Recorded data:
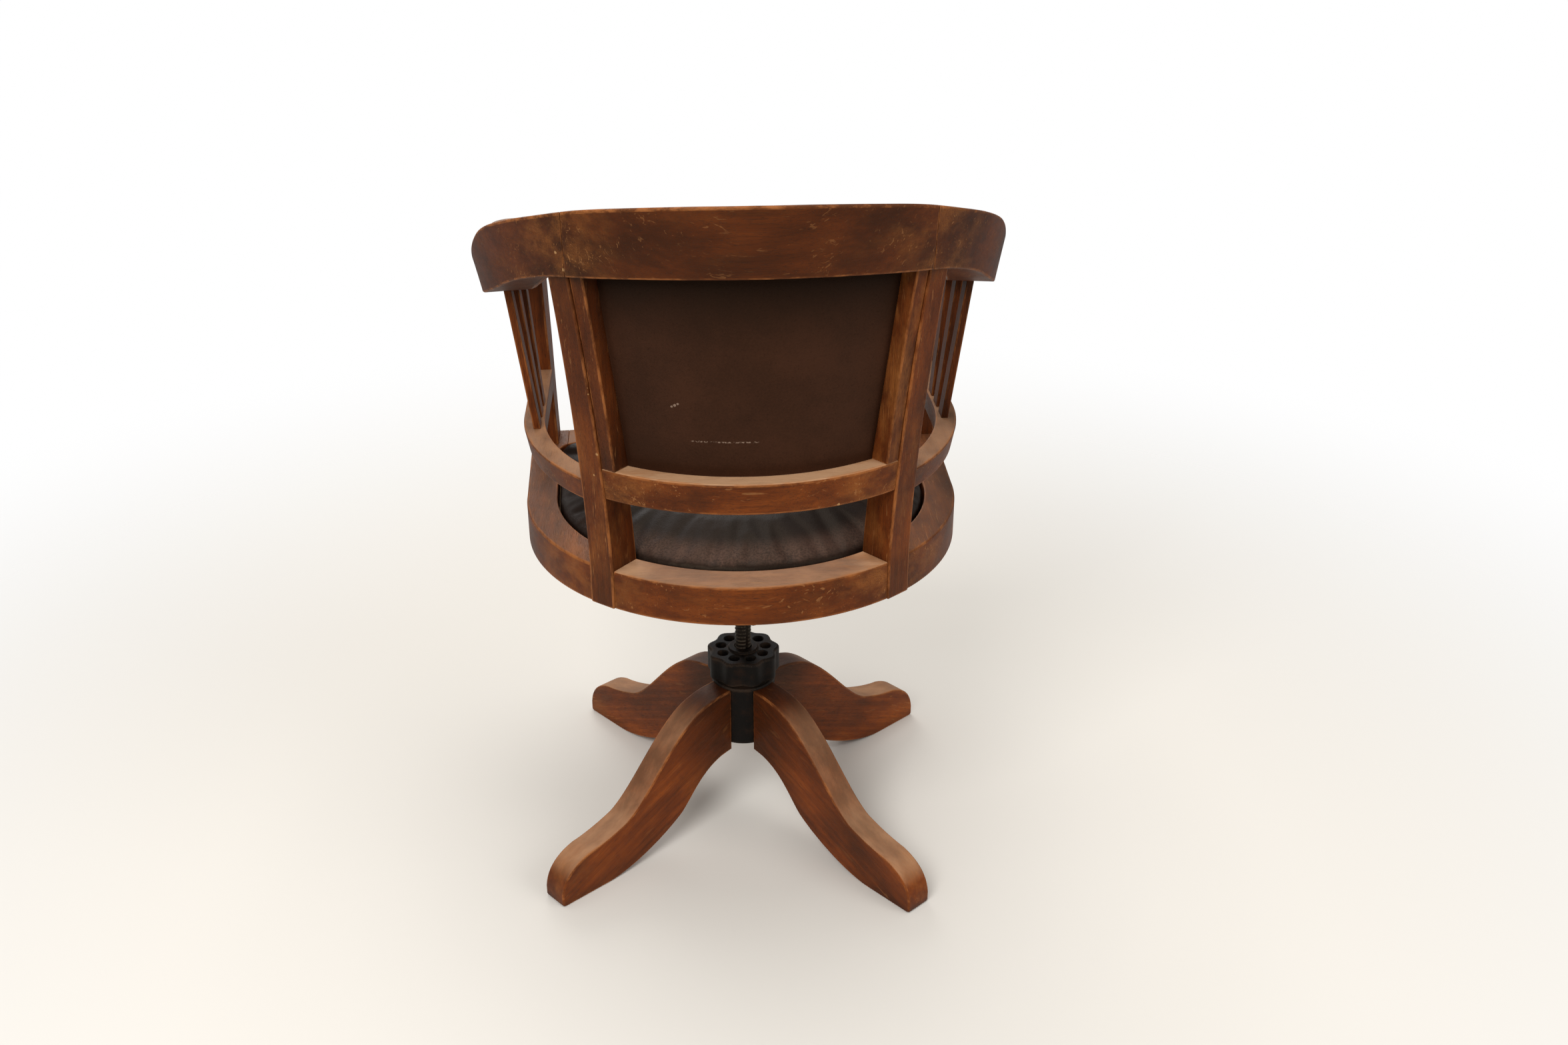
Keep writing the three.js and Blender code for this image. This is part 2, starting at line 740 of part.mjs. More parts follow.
function bowPoint(u, half, back, front) {
  const along01 = Math.abs(u);
  const side = u < 0 ? -1 : 1;
  if (along01 <= bowBend) {
    const turn = (along01 / bowBend) * quarterTurn;
    return new THREE.Vector2(side * half * Math.sin(turn), back * Math.cos(turn));
  }
  const forward = (along01 - bowBend) / (1 - bowBend);
  return new THREE.Vector2(side * mix(half, front, forward), -armFront * forward);
}

function bowBottomHeight(u) {
  return mix(crestBottom, armBottom, along(bowBottomShares, Math.abs(u)));
}

function bowTopHeight(u) {
  return mix(crestTop, armTop, along(bowTopShares, Math.abs(u)));
}

function bowRing(u) {
  const lower = bowPoint(u, bowLowerHalf, bowLowerBack, armSpread - armEdgeLean);
  const upper = bowPoint(u, bowUpperHalf, bowUpperBack, armSpread);
  const lowerFront = armSpread - armEdgeLean;
  const before = bowPoint(Math.max(u - tangentShare, -1), bowLowerHalf, bowLowerBack, lowerFront);
  const after = bowPoint(Math.min(u + tangentShare, 1), bowLowerHalf, bowLowerBack, lowerFront);
  const inward = after.sub(before).normalize().rotateAround(new THREE.Vector2(), -quarterTurn);
  const fromEnd = (1 - Math.abs(u)) * (bowQuarter + armFront);
  const lack = Math.max(armCorner - fromEnd, 0);
  const nip = armCorner - Math.sqrt(armCorner ** 2 - lack ** 2);
  const width = mix(crestWidth, armWidth, along(bowWidthShares, Math.abs(u)));
  const roll = along(bowRollShares, Math.abs(u));
  const bottom = bowBottomHeight(u);
  const top = bowTopHeight(u);
  const rise = top - bottom;
  const flare = -upper.clone().sub(lower).dot(inward);
  const point = (inset, height) => {
    const flat = lower.clone().addScaledVector(inward, inset);
    return new THREE.Vector3(flat.x, flat.y, height);
  };
  const topWidth = width + flare - bowArris;
  const rollStart = mix(nip - flare, topWidth - flare, rollStartShare);
  const rollEdge = topWidth - flare - nip - roll * rollEdgeShare * topWidth;
  const belly = width - nip - roll * rollBellyShare * width;
  const innerTop = top - 2 * bowArris;
  return [
    point(nip, bottom),
    point(nip - flare, top - bowArris),
    point(nip - flare + bowArris, top),
    point(rollStart, top - rollStartFallShare * roll * rise),
    point(rollEdge, top - rollEdgeFallShare * roll * rise),
    point(belly, mix(top - bowArris, bottom, rollBellyFallShare * roll)),
    point(width - nip, mix(innerTop, bottom + bowArris, Math.max(roll, innerEdgeShare))),
    point(width - nip - bowArris, bottom),
  ];
}

function bowSolid() {
  const ends = armEndShares.map((share) => (share * armCorner) / (bowQuarter + armFront));
  const inner = 1 - ends.at(-1);
  const left = [];
  for (let i = 1; i < bowSteps; i += 1) left.push((i / bowSteps) * inner);
  for (const end of ends.toReversed()) left.push(1 - end);
  const right = left.map((u) => -u).reverse();
  return loft([...right, 0, ...left].map(bowRing), right.length);
}

const bow = bowSolid();
const bowReach = Math.max(armSpread, bowUpperBack) + cutOver;
const bowRoom = bow.clone().translate(0, 0, -fitGap);

function makeBow() {
  const lay = (side, radius, length) =>
    stud(radius, side * crestHalf - length / 2, dowelHeight(), length).translate(0, dowelBack(), 0);
  const holes = [1, -1].map((side) => lay(side, dowelRadius + fitGap, dowelLength + 2 * fitGap));
  const drilled = cut(bow, ...holes);
  const low = armBottom - cutOver;
  const high = crestTop + cutOver;
  const middle = (half) => block(-half, half, 0, bowReach, low, high);
  add('crest_rail', keep(drilled, middle(crestHalf - fitGap / 2)), timber());
  const left = keep(drilled, block(0, bowReach, -bowReach, bowReach, low, high));
  const arm = cut(left, middle(crestHalf + fitGap / 2));
  add('arm_left', arm, timber());
  add('arm_right', mirrored(arm), timber());
  add('crest_dowel_left', lay(1, dowelRadius, dowelLength), panelWood());
  add('crest_dowel_right', lay(-1, dowelRadius, dowelLength), panelWood());
}

function dowelHeight() {
  const turn = Math.asin(crestHalf / bowLowerHalf);
  return bowBottomHeight((turn / quarterTurn) * bowBend) + dowelRise;
}

// The dowels lie in the middle of the crest's thickness
function dowelBack() {
  const share = dowelRise / (crestTop - crestBottom);
  const half = mix(bowLowerHalf, bowUpperHalf, share / 2) - crestWidth / 2;
  const back = mix(bowLowerBack, bowUpperBack, share / 2) - crestWidth / 2;
  return back * Math.sqrt(1 - (crestHalf / half) ** 2);
}

function makeUprights() {
  for (const [name, side] of [['left', 1], ['right', -1]]) {
    add(`rear_post_${name}`, cut(postSolid(side), bowRoom), timber());
    add(`back_stile_${name}`, cut(stileSolid(side), bowRoom), timber());
  }
}

// Lower back rail, between the posts
function makeMidRail() {
  const rings = [];
  const bottom = midRailTop - midRailHeight;
  for (let i = 0; i <= railSteps; i += 1) {
    const angle = mix(-postTurn, postTurn, i / railSteps) * radian;
    const at = (radius, height) =>
      new THREE.Vector3(radius * Math.sin(angle), radius * Math.cos(angle), height);
    rings.push([
      at(midRailRadius - midRailLean, bottom),
      at(midRailRadius, midRailTop),
      at(midRailRadius - midRailThick, midRailTop),
      at(midRailRadius - midRailThick, bottom),
    ]);
  }
  add('back_rail_lower', cut(loft(rings), uprightBlock(1), uprightBlock(-1)), timber());
}

// Side rails, bent round from the posts and straight to the front arm posts
function sideRailSolid() {
  const bottom = sideRailTop - sideRailHeight;
  const rings = [];
  const ring = (place) => [
    place(sideRailLean, bottom),
    place(0, sideRailTop),
    place(sideRailThick, sideRailTop),
    place(sideRailThick, bottom),
  ];
  for (let i = 0; i < railSteps; i += 1) {
    const angle = mix(sideRailStart, 90, i / (railSteps - 1)) * radian;
    rings.push(ring((inset, height) => new THREE.Vector3((sideRailHalf - inset) * Math.sin(angle),
      (sideRailBack - inset) * Math.cos(angle), height)));
  }
  const front = armPostBack - fitGap;
  rings.push(ring((inset, height) => new THREE.Vector3(sideRailHalf - inset, -front, height)));
  return cut(loft(rings), uprightBlock(1, cutOver));
}

function makeSideRails() {
  const rail = sideRailSolid();
  add('side_rail_left', rail, timber());
  add('side_rail_right', mirrored(rail), timber());
}

// Front arm posts: straight rear edge, front edge sweeping out to carry the arm
function makeArmPosts() {
  const foot = frameTop + fitGap;
  const insideArm = (armBottom + armTop) / 2;
  const rings = [];
  for (let i = 0; i <= armPostSteps; i += 1) {
    const share = i / armPostSteps;
    const height = mix(foot, insideArm, share);
    const low = share / armPostWaistShare;
    const high = (share - armPostWaistShare) / (1 - armPostWaistShare);
    const depth = low < 1
      ? mix(armPostDepth, armPostWaist, low ** armPostLowerSweep)
      : mix(armPostWaist, armPostHead, high ** armPostUpperSweep);
    const inner = armPostInner + armPostLean * share;
    const outer = inner + armPostThick;
    const back = -armPostBack;
    const front = back - depth;
    rings.push([
      [inner, back - postArris], [inner + postArris, back],
      [outer - postArris, back], [outer, back - postArris],
      [outer, front + postArris], [outer - postArris, front],
      [inner + postArris, front], [inner, front + postArris],
    ].map(([x, y]) => new THREE.Vector3(x, y, height)));
  }
  const post = cut(loft(rings), bowRoom);
  add('arm_post_left', post, timber());
  add('arm_post_right', mirrored(post), timber());
}

function makeSlats() {
  for (let i = 0; i < slatCount; i += 1) {
    const place = slatCount - 1 - i - (slatCount - 1) / 2;
    const y = place * slatPitch;
    const head = slatHeadHalf + slatHeadStep * place;
    const at = (half, height) => [
      [half - slatThick / 2, y - slatDepth / 2], [half + slatThick / 2, y - slatDepth / 2],
      [half + slatThick / 2, y + slatDepth / 2], [half - slatThick / 2, y + slatDepth / 2],
    ].map(([x, across]) => new THREE.Vector3(x, across, height));
    const slat = cut(loft([at(slatFootHalf, sideRailTop + fitGap), at(head, armTop)]), bowRoom);
    add(`arm_slat_left_${i + 1}`, slat, timber());
    add(`arm_slat_right_${i + 1}`, mirrored(slat), timber());
  }
}

// Back panel: rear leather, curved board and front pad, set between the stiles
const panelBottom = midRailTop + fitGap;

function panelFace(height) {
  return mix(panelFoot, panelHead, (height - midRailTop) / (crestBottom - midRailTop));
}

function panelTop(angle) {
  const turn = Math.atan2(Math.sin(angle) / bowLowerHalf, Math.cos(angle) / bowLowerBack);
  return bowBottomHeight((turn / (quarterTurn)) * bowBend) - fitGap;
}

function panelLayer(nearFace, farFace) {
  const span = postTurn * radian;
  const rings = [];
  for (let i = 0; i <= panelSteps; i += 1) {
    const angle = mix(-span, span, i / panelSteps);
    const top = panelTop(angle);
    const at = (inset, height) => {
      const radius = panelFace(height) - inset;
      return new THREE.Vector3(radius * Math.sin(angle), radius * Math.cos(angle), height);
    };
    rings.push([at(nearFace, panelBottom), at(nearFace, top), at(farFace, top), at(farFace, panelBottom)]);
  }
  const inward = stileWidth + 2 * fitGap;
  const room = (side) => uprightBlock(side, inward, cutOver, postDepth);
  return cut(loft(rings), room(1), room(-1), bowRoom);
}

function panelHalfSpan(height) {
  const across = postHalf(height) + stileWidth + 3 * fitGap - postLean(height);
  const radius = panelFace(height) - panelLeather - panelBoard;
  return postTurn * radian - across / radius;
}

function makeBack() {
  add('back_leather_rear', panelLayer(0, panelLeather), leather());
  const boardFace = panelLeather + fitGap;
  add('back_board', panelLayer(boardFace, boardFace + panelBoard), panelWood());
  const seat = boardFace + panelBoard + fitGap;
  const edge = [];
  const steps = panelSteps;
  for (let i = 0; i < steps; i += 1) edge.push([mix(-1, 1, i / steps), -1]);
  for (let i = 0; i < steps / 2; i += 1) edge.push([1, mix(-1, 1, i / (steps / 2))]);
  for (let i = 0; i < steps; i += 1) edge.push([mix(1, -1, i / steps), 1]);
  for (let i = 0; i < steps / 2; i += 1) edge.push([-1, mix(1, -1, i / (steps / 2))]);
  const place = (u, v, h) => {
    const middleTop = panelTop(0);
    const guess = mix(panelBottom, middleTop, (v + 1) / 2);
    const half = panelHalfSpan(guess) - backPadEdge / panelFoot;
    const angle = u * half;
    const top = panelTop(angle) - backPadEdge;
    const height = mix(panelBottom + backPadEdge, top, (v + 1) / 2);
    const radius = panelFace(height) - seat - h;
    return new THREE.Vector3(radius * Math.sin(angle), radius * Math.cos(angle), height);
  };
  add('back_pad', cushion(edge, backPadShares, backPadThick, backPadCrown, place), leather());
}

makeLegs();
makeColumn();
makeScrew();
makeWheel();
makeSpider();
makeSeatFrame();
makeSeatPad();
makeUprights();
makeBow();
makeMidRail();
makeSideRails();
makeArmPosts();
makeSlats();
makeBack();

// Stand the chair on the middle of its own footprint box
const box = new THREE.Box3().setFromObject(chair);
const centre = box.getCenter(new THREE.Vector3());
chair.position.set(-centre.x, -centre.y, -box.min.z);
chair.updateMatrixWorld(true);

export default chair;
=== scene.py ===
"""Bow-backed swivel desk chair: finished pieces, materials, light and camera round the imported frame."""
import math

import bmesh
import bpy
import numpy as np
from mathutils import Matrix, Vector


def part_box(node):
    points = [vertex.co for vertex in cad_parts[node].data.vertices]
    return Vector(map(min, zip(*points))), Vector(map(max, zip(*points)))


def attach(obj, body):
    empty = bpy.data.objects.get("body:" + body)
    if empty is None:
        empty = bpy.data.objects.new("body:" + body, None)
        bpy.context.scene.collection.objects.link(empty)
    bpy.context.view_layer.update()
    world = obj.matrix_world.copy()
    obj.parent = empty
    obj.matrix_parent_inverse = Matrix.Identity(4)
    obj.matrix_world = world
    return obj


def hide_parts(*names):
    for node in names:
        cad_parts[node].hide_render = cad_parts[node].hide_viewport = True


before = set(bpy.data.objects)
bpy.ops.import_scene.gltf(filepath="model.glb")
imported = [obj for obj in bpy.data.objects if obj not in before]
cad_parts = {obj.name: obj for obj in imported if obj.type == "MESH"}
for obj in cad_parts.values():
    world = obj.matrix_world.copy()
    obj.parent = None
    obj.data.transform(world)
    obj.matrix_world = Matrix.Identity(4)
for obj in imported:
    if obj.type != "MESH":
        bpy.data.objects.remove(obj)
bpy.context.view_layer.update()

# Sizes are in millimetres round the swivel axis, as the chair was drawn; MM turns them into metres
MM = 0.001
washer_low, washer_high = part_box("thrust_washer")
AXIS = np.array([0, (washer_low.y + washer_high.y) / 2, 0])
GAP = 0.3
# The order of the axes for a piece whose grain runs along one of them
ALONG_X, ALONG_Y, ALONG_Z = [0, 1, 2], [1, 0, 2], [2, 0, 1]

# Seat frame
FRAME_BOTTOM, FRAME_TOP, FRAME_RADIUS, FRAME_WIDTH = 397, 442, 250, 39
SIDE_SHARE, FRAME_FLARE, FRAME_SIDE, FRAME_CORNER, OPENING_CORNER = 0.9, 5, 180, 12, 26
FRAME_FRONT, FRONT_JOINT, REBATE, BOARD_TOP, PAD_GAP = 203, 210, 6, 412, 3
# The lines of its section: how far each is drawn in, the radius of its front corner and its height
FRAME_LINES = [(0, FRAME_CORNER, FRAME_BOTTOM), (0, FRAME_CORNER, FRAME_TOP),
               (FRAME_WIDTH, OPENING_CORNER, FRAME_TOP), (FRAME_WIDTH, OPENING_CORNER, BOARD_TOP + GAP),
               (FRAME_WIDTH - REBATE - GAP, OPENING_CORNER, BOARD_TOP + GAP),
               (FRAME_WIDTH - REBATE - GAP, OPENING_CORNER, FRAME_BOTTOM)]
FRAME_RADII = [2, 2, 1.6, 0.8, 0.5, 0.8]

# Rear posts
POST_TURN = math.radians(39.5)
POST_WIDTH, POST_TOP_WIDTH, POST_PROUD, POST_TOP_DEPTH, POST_SWEEP, POST_SPREAD = 32, 26, 1.2, 35, 1.6, 7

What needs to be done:
Exactly repeat the lines from the line with "zip(*points))), Vector(map(max, zip(*points)))" to the line with "bpy.data.objects.remove(obj)", including both, and output nothing else.

Answer to this problem:
    return Vector(map(min, zip(*points))), Vector(map(max, zip(*points)))


def attach(obj, body):
    empty = bpy.data.objects.get("body:" + body)
    if empty is None:
        empty = bpy.data.objects.new("body:" + body, None)
        bpy.context.scene.collection.objects.link(empty)
    bpy.context.view_layer.update()
    world = obj.matrix_world.copy()
    obj.parent = empty
    obj.matrix_parent_inverse = Matrix.Identity(4)
    obj.matrix_world = world
    return obj


def hide_parts(*names):
    for node in names:
        cad_parts[node].hide_render = cad_parts[node].hide_viewport = True


before = set(bpy.data.objects)
bpy.ops.import_scene.gltf(filepath="model.glb")
imported = [obj for obj in bpy.data.objects if obj not in before]
cad_parts = {obj.name: obj for obj in imported if obj.type == "MESH"}
for obj in cad_parts.values():
    world = obj.matrix_world.copy()
    obj.parent = None
    obj.data.transform(world)
    obj.matrix_world = Matrix.Identity(4)
for obj in imported:
    if obj.type != "MESH":
        bpy.data.objects.remove(obj)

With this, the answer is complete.